Perhaps there are two aspects to Jesus’ appeal. First: Come to Me. Second: take My yoke on you.
Jesus’ first appeal is an invitation, open to all regardless of race, ability, education, erudition, excellence or any other attribute. It is not overruled by tastes in politics, football or nationality. If you are human and have a pulse then you quality.
And this is an appeal to come to Him: directly and personally. None other. He does not even say come to God, remote and unapproachable in the highest reaches of heaven. It is to come to Him from right where we are, at home, on the bus, in the office or shop, or dare I say it, church.

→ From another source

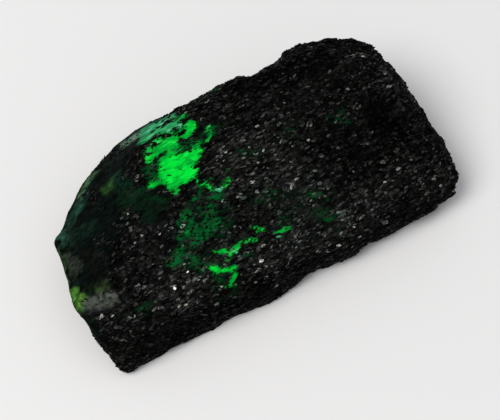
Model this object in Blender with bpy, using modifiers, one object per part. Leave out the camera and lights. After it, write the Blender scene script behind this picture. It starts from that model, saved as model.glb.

The appeal is to come to Jesus from within the very depths of our souls, with all their sins and rebellions. Indeed, we are invited to name them before Him so that we may desire to be forgiven and released from their power over our lives.
And this is appeal made from the depths of Jesus’ own heart that longs for our fellowship and belonging like a rejected lover. The only thing stopping us is ourselves.
But His second appeal is to shed our own burdens of sin and guilt and inadequacy and condemnation – and to let our priorities be replaced by His.
We are not invited to wallow in a vacuum of loneliness and boredom. Rather we are invited to enter Jesus’ priorities, to see the world with His eyes and to love it with His heart. To be yoked with Him is to be joined with Him as part of the Body of Christ. We are invited to live lives that face outwards and not inwards. We are invited to see the whole order of the universe with new eyes, starting with God and moving outwards to the earth, its societies and mechanisms, and its need to receive and respond to the same invitation.
Jesus is calling us away from ourselves in order that we may indeed meet and find ourselves. He is calling us to enter new dimensions of life, and this is a life for which death is only a portal.
But it is an invitation. It is not a command or an exercise in coercion. The choice of whether and how to answer is ours, for that is the nature of love: it cannot be coercive or manipulative. And it that is the source of an appeal in and to our lives – then it cannot be love.